A primeira vez que ouvi o nome Torquato Neto não sei quem o pronunciou. Foi em 1977, ano em que cheguei a Teresina, procedente de Oeiras. Não sabia de nada – continuo sem saber – e a poesia era algo que estava no ar, como muitas coisas que vinham a mim e outras tantas que eu corria atrás. Os sons daquele nome foram ditos de forma tão sensível, envolvidos por uma emoção tão especial, que me impressionaram. Vinham, com certeza, de um admirador sincero. 

Fiquei com aquilo na cabeça e com vontade de conhecer o poeta. Na Cromwell Carvalho, que eu frequentava, não o encontrei. Mas aí deu-se, por destino mesmo, que o conhecesse através de Geleia Geral. Meus trocados de estudante deram pra adquirir a coletânea A Arte de Gilberto Gil, e estava lá não só a canção-manifesto, mas também Marginália II e Louvação.   

Eu já sabia da existência da Tropicália porque tinha lido um pouco sobre o movimento e porque na casa da minha avó, onde fui morar, meu irmão tinha um velho gravador e uma fita com várias canções da MPB, entre as quais, Tropicália, de Caetano Veloso. Mas foi Geleia Geral que me chamou mais atenção naquele momento. Depois de conversar com Paulo Machado, ele me disse: vou emprestar um livro que te vai fazer bem.

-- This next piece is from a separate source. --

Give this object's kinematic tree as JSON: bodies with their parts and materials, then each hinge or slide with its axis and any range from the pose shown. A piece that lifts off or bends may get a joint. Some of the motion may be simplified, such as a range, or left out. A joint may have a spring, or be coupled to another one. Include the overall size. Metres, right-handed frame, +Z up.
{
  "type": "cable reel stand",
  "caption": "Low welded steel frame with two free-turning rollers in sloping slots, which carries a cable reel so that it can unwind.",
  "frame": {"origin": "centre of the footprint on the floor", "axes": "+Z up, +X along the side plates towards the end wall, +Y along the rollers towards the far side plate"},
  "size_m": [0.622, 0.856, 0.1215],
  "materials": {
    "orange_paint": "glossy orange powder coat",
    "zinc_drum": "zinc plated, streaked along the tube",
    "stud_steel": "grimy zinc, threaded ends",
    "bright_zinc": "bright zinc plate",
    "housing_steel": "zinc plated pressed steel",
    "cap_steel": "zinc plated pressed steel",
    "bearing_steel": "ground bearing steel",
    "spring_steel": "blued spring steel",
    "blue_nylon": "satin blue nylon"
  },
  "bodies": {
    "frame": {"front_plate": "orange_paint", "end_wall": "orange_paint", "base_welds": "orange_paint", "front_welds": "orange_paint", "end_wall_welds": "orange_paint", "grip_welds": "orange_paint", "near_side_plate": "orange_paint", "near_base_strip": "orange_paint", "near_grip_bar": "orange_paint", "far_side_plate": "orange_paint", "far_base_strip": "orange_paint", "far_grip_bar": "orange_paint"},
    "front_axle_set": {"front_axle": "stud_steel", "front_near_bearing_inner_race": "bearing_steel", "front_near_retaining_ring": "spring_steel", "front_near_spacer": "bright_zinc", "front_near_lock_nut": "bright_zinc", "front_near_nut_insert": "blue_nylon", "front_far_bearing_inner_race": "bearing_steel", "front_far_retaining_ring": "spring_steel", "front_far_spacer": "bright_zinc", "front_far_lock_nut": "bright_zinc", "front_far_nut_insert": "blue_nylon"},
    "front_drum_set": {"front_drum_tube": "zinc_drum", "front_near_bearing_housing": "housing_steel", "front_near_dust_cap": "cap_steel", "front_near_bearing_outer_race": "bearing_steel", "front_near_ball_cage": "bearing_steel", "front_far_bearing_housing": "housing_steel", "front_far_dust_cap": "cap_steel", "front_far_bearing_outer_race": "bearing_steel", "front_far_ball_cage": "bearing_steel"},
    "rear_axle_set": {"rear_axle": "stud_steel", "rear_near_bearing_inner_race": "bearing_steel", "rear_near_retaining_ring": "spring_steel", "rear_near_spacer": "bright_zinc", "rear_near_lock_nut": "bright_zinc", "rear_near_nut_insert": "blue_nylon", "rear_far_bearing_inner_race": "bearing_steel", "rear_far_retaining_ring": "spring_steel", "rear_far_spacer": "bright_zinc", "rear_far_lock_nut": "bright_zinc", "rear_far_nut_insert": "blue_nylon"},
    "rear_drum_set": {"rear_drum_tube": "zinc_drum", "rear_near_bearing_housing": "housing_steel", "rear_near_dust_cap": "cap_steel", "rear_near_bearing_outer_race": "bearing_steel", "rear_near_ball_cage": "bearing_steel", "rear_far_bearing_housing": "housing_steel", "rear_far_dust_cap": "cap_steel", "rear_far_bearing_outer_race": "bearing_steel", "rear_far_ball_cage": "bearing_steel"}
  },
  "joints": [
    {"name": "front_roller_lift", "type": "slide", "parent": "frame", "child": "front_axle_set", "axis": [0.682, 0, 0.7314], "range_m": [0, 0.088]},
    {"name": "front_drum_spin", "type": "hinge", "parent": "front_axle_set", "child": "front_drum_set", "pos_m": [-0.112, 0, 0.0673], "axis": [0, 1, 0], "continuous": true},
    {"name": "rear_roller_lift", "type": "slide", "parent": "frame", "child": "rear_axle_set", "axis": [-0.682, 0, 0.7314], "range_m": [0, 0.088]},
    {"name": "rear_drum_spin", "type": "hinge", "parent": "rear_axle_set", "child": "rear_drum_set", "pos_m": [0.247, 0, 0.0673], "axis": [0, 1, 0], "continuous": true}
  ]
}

Foi lá dentro e trouxe nas mãos Música Popular: de olho na fresta, de Gilberto Vasconcelos. 

A vida foi passando, claro, que a vida não espera ninguém. Fui conhecendo Torquato de forma despedaçada. Convinha para minha pobre cabecinha que isso ocorresse em doses homeopáticas, mas também porque aquela época não era como hoje, em que se encontra muita coisa sobre o poeta, sem sair de casa, acessando a internet. 

Mas digo: o pouco que sabia era suficiente para abalar as estruturas. E o que eu conhecia era o Poema do Aviso Final, filme nenhum e as canções (“tão frágeis quando escritas / tão fortes quando cantadas”, segundo Augusto de Campos), que mexiam tanto comigo. Talvez Torquato tenha sido “um poeta da poesia escrita que se converteu à palavra falada”, no dizer de Décio Pignatari. Mas isso é pouco. 

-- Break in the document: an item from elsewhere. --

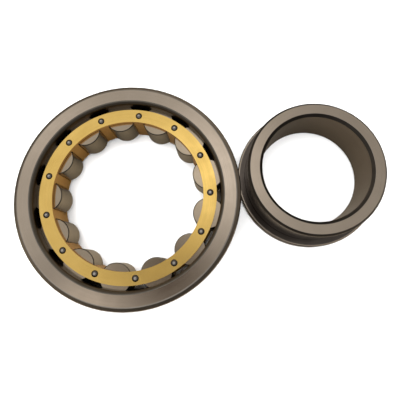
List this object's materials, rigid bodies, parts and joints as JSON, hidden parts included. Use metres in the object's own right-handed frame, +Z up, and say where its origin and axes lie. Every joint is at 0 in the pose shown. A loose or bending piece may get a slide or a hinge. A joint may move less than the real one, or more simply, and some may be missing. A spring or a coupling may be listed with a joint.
{
  "type": "cylindrical roller bearing",
  "caption": "Separable cylindrical roller bearing: ribbed outer ring with rollers in a riveted brass cage, and a loose inner ring with one rib.",
  "frame": {"origin": "centre of the outer ring, on its axis and halfway through its width", "axes": "+Z up along the outer ring's axis, out of the side that shows the riveted cage plate; +X from the outer ring to the inner ring that stands beside it; +Y completes the right-handed frame"},
  "size_m": [0.2665, 0.16, 0.037],
  "materials": {
    "ring_steel": "ground bearing steel, circular grain on the side faces, dark polished raceways",
    "roller_steel": "fine ground bearing steel",
    "cage_brass": "turned solid brass, satin",
    "rivet_steel": "smooth formed steel head"
  },
  "bodies": {
    "outer_ring": {"outer_ring": "ring_steel"},
    "inner_ring": {"inner_ring": "ring_steel"},
    "cage": {"cage_body": "cage_brass", "cage_cover": "cage_brass", "rivet_01": "rivet_steel", "rivet_02": "rivet_steel", "rivet_03": "rivet_steel", "rivet_04": "rivet_steel", "rivet_05": "rivet_steel", "rivet_06": "rivet_steel", "rivet_07": "rivet_steel", "rivet_08": "rivet_steel", "rivet_09": "rivet_steel", "rivet_10": "rivet_steel", "rivet_11": "rivet_steel", "rivet_12": "rivet_steel", "rivet_13": "rivet_steel"},
    "roller_01": {"roller_01": "roller_steel"},
    "roller_02": {"roller_02": "roller_steel"},
    "roller_03": {"roller_03": "roller_steel"},
    "roller_04": {"roller_04": "roller_steel"},
    "roller_05": {"roller_05": "roller_steel"},
    "roller_06": {"roller_06": "roller_steel"},
    "roller_07": {"roller_07": "roller_steel"},
    "roller_08": {"roller_08": "roller_steel"},
    "roller_09": {"roller_09": "roller_steel"},
    "roller_10": {"roller_10": "roller_steel"},
    "roller_11": {"roller_11": "roller_steel"},
    "roller_12": {"roller_12": "roller_steel"},
    "roller_13": {"roller_13": "roller_steel"}
  },
  "joints": [
    {"name": "cage_spin", "type": "hinge", "parent": "outer_ring", "child": "cage", "pos_m": [0, 0, 0], "axis": [0, 0, 1], "continuous": true},
    {"name": "inner_ring_spin", "type": "hinge", "parent": "outer_ring", "child": "inner_ring", "pos_m": [0.1336, 0, 0], "axis": [0, 0, 1], "continuous": true},
    {"name": "roller_01_spin", "type": "hinge", "parent": "cage", "child": "roller_01", "pos_m": [0.02699, 0.05218, 0], "axis": [0, 0, 1], "continuous": true},
    {"name": "roller_02_spin", "type": "hinge", "parent": "cage", "child": "roller_02", "pos_m": [0.04815, 0.03367, 0], "axis": [0, 0, 1], "continuous": true},
    {"name": "roller_03_spin", "type": "hinge", "parent": "cage", "child": "roller_03", "pos_m": [0.05828, 0.00743, 0], "axis": [0, 0, 1], "continuous": true},
    {"name": "roller_04_spin", "type": "hinge", "parent": "cage", "child": "roller_04", "pos_m": [0.05506, -0.0205, 0], "axis": [0, 0, 1], "continuous": true},
    {"name": "roller_05_spin", "type": "hinge", "parent": "cage", "child": "roller_05", "pos_m": [0.03922, -0.04374, 0], "axis": [0, 0, 1], "continuous": true},
    {"name": "roller_06_spin", "type": "hinge", "parent": "cage", "child": "roller_06", "pos_m": [0.0144, -0.05696, 0], "axis": [0, 0, 1], "continuous": true},
    {"name": "roller_07_spin", "type": "hinge", "parent": "cage", "child": "roller_07", "pos_m": [-0.01371, -0.05713, 0], "axis": [0, 0, 1], "continuous": true},
    {"name": "roller_08_spin", "type": "hinge", "parent": "cage", "child": "roller_08", "pos_m": [-0.03869, -0.04421, 0], "axis": [0, 0, 1], "continuous": true},
    {"name": "roller_09_spin", "type": "hinge", "parent": "cage", "child": "roller_09", "pos_m": [-0.05481, -0.02116, 0], "axis": [0, 0, 1], "continuous": true},
    {"name": "roller_10_spin", "type": "hinge", "parent": "cage", "child": "roller_10", "pos_m": [-0.05836, 0.00673, 0], "axis": [0, 0, 1], "continuous": true},
    {"name": "roller_11_spin", "type": "hinge", "parent": "cage", "child": "roller_11", "pos_m": [-0.04855, 0.03308, 0], "axis": [0, 0, 1], "continuous": true},
    {"name": "roller_12_spin", "type": "hinge", "parent": "cage", "child": "roller_12", "pos_m": [-0.02762, 0.05185, 0], "axis": [0, 0, 1], "continuous": true},
    {"name": "roller_13_spin", "type": "hinge", "parent": "cage", "child": "roller_13", "pos_m": [-0.00035, 0.05875, 0], "axis": [0, 0, 1], "continuous": true}
  ],
  "couplings": [
    {"joint": "roller_01_spin", "follows": "cage_spin", "ratio": -6.3455},
    {"joint": "roller_02_spin", "follows": "cage_spin", "ratio": -6.3455},
    {"joint": "roller_03_spin", "follows": "cage_spin", "ratio": -6.3455},
    {"joint": "roller_04_spin", "follows": "cage_spin", "ratio": -6.3455},
    {"joint": "roller_05_spin", "follows": "cage_spin", "ratio": -6.3455},
    {"joint": "roller_06_spin", "follows": "cage_spin", "ratio": -6.3455},
    {"joint": "roller_07_spin", "follows": "cage_spin", "ratio": -6.3455},
    {"joint": "roller_08_spin", "follows": "cage_spin", "ratio": -6.3455},
    {"joint": "roller_09_spin", "follows": "cage_spin", "ratio": -6.3455},
    {"joint": "roller_10_spin", "follows": "cage_spin", "ratio": -6.3455},
    {"joint": "roller_11_spin", "follows": "cage_spin", "ratio": -6.3455},
    {"joint": "roller_12_spin", "follows": "cage_spin", "ratio": -6.3455},
    {"joint": "roller_13_spin", "follows": "cage_spin", "ratio": -6.3455}
  ]
}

Eu era tão desinformado que somente após a Torquatália – evento no Teatro 4 de Setembro, que marcou, em Teresina, os 10 anos da morte – vim ler Os Últimos Dias de Paupéria e os textos assinados por ele na coluna do jornal carioca Última Hora. Era uma prosa ágil, super direta, como se estivesse conversando no estilo coloquial da juventude urbana do início da década de 70. Escrever em jornal daquele jeito, meu Deus, o que era aquilo?! No meio de tanta coisa sobre arte, principalmente música, Torquato dizia coisas assim: “Você pode sofrer, mas não pode deixar de prestar atenção”. “Quem não se arrisca não pode berrar”. Quem faz textos como Cogito e Pessoal e Intransferível não pode ter vindo aqui para brincadeira. O poeta fez e escreveu como viveu: inventando o perigo, destruindo a linguagem, explodindo com ela… 

Tanto explodiu que abriu o gás. 

Aí minha dificuldade, o lado ator-mentado do poeta. Eu não tinha nenhuma questão religiosa ou moral contra o suicídio, tinha medo mesmo era da loucura. Quando vejo as fotos dele no Sanatório Meduna, lembro sempre do meu irmão, também poeta, que esteve lá, levado por mim.  

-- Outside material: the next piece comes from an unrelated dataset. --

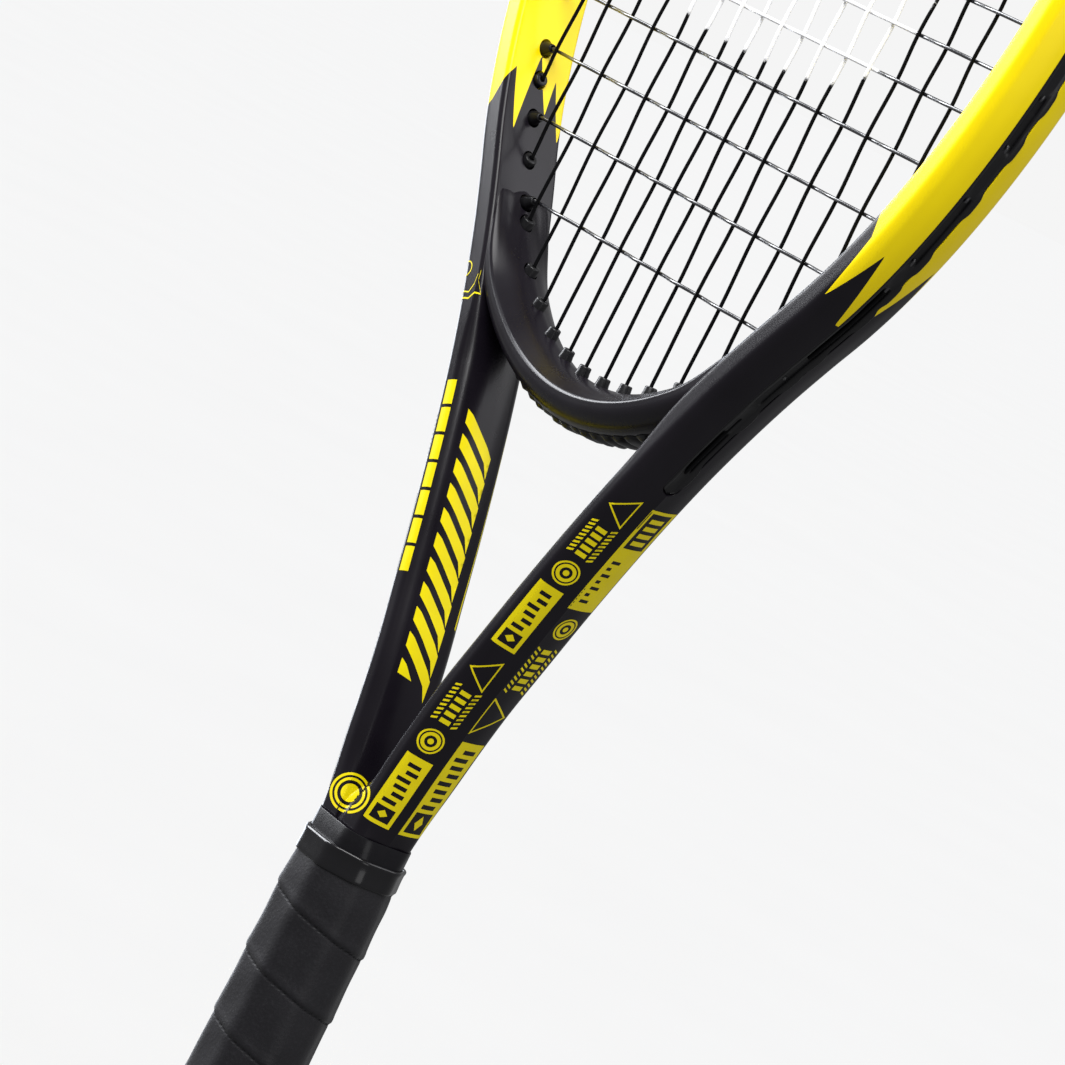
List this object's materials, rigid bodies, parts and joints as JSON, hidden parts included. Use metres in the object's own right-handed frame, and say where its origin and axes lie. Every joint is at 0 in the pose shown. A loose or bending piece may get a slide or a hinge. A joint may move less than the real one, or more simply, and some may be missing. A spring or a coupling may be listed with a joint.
{
  "type": "tennis racket",
  "caption": "Strung tennis racket: oval hoop with an open throat, woven string bed, head guard, and an octagonal spiral-wrapped handle with a rubber collar and flared butt.",
  "frame": {"origin": "centre of the flat butt end of the handle", "axes": "+Z along the racket from the butt end to the tip of the head, X across the face, -Y out of the front face of the head"},
  "size_m": [0.2718, 0.0348, 0.6858],
  "materials": {
    "frame_paint": "satin black and yellow paint over a carbon composite tube",
    "bridge_paint": "satin black paint over composite",
    "strip_plastic": "moulded nylon, satin",
    "guard_plastic": "moulded nylon, satin",
    "string_main": "black polyester string, slightly glossy",
    "string_cross": "black polyester string, slightly glossy",
    "foam": "moulded polyurethane foam, matt",
    "cap_plastic": "moulded plastic, satin",
    "badge_plastic": "moulded disc, gloss yellow",
    "staple_steel": "zinc-plated wire",
    "grip_leather": "black synthetic leather grip, fine grain",
    "tape_vinyl": "black finishing tape, satin",
    "collar_rubber": "black rubber band, glossy"
  },
  "bodies": {
    "root": {"frame_main_tube": "frame_paint", "throat_bridge": "bridge_paint", "grommet_strip_left": "strip_plastic", "grommet_strip_right": "strip_plastic", "grommet_strip_throat": "strip_plastic", "head_bumper_guard": "guard_plastic", "main_string": "string_main", "cross_string": "string_cross", "handle_pallet": "foam", "butt_cap": "cap_plastic", "butt_badge": "badge_plastic", "butt_staple_front": "staple_steel", "butt_staple_back": "staple_steel", "grip_wrap": "grip_leather", "finishing_tape": "tape_vinyl", "rubber_collar": "collar_rubber"}
  },
  "joints": []
}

Um bom autor nem sempre ou quase nunca é um autor fácil, e Torquato era irresistível, mas nunca fácil para mim. Era um enigma que a dor lancinante e a morte, com tantos avisos em sua obra, só vieram acentuar e que as canções souberam transmitir tão bem, como Três da Madrugada, na voz de Gal, e todo dia é dia D, que ouvia e sentia arrepiar, talvez não por medo, ou sei lá, mas por ver temas tão difíceis envoltos por tocante e grave beleza.  

Um dia, estava na Defensoria Pública e encontrei Heli Nunes, pai de Torquato. Sabendo que morava no bairro vizinho ao meu, ofereci-lhe carona. Ele aceitou e fomos conversando. Em dado momento, pedi-lhe para falar sobre o filho. Fez longa pausa e falou. Não muito. Seu silêncio, cheio de abismos, revelava muito mais e eu procurava juntar os cacos do pouco que sabia. Aquele homem ainda sofria, e foi isso que me disse: Torquato perdera-se.  

Ao chegar em casa, pus para tocar A Rua, canção que mais gosto, lembrando como o pai, tão espírita, tão comum, havia sido amável, mesmo na dor. Isso pra mim também faz parte da poesia e do mistério que meu coração não consegue compreender.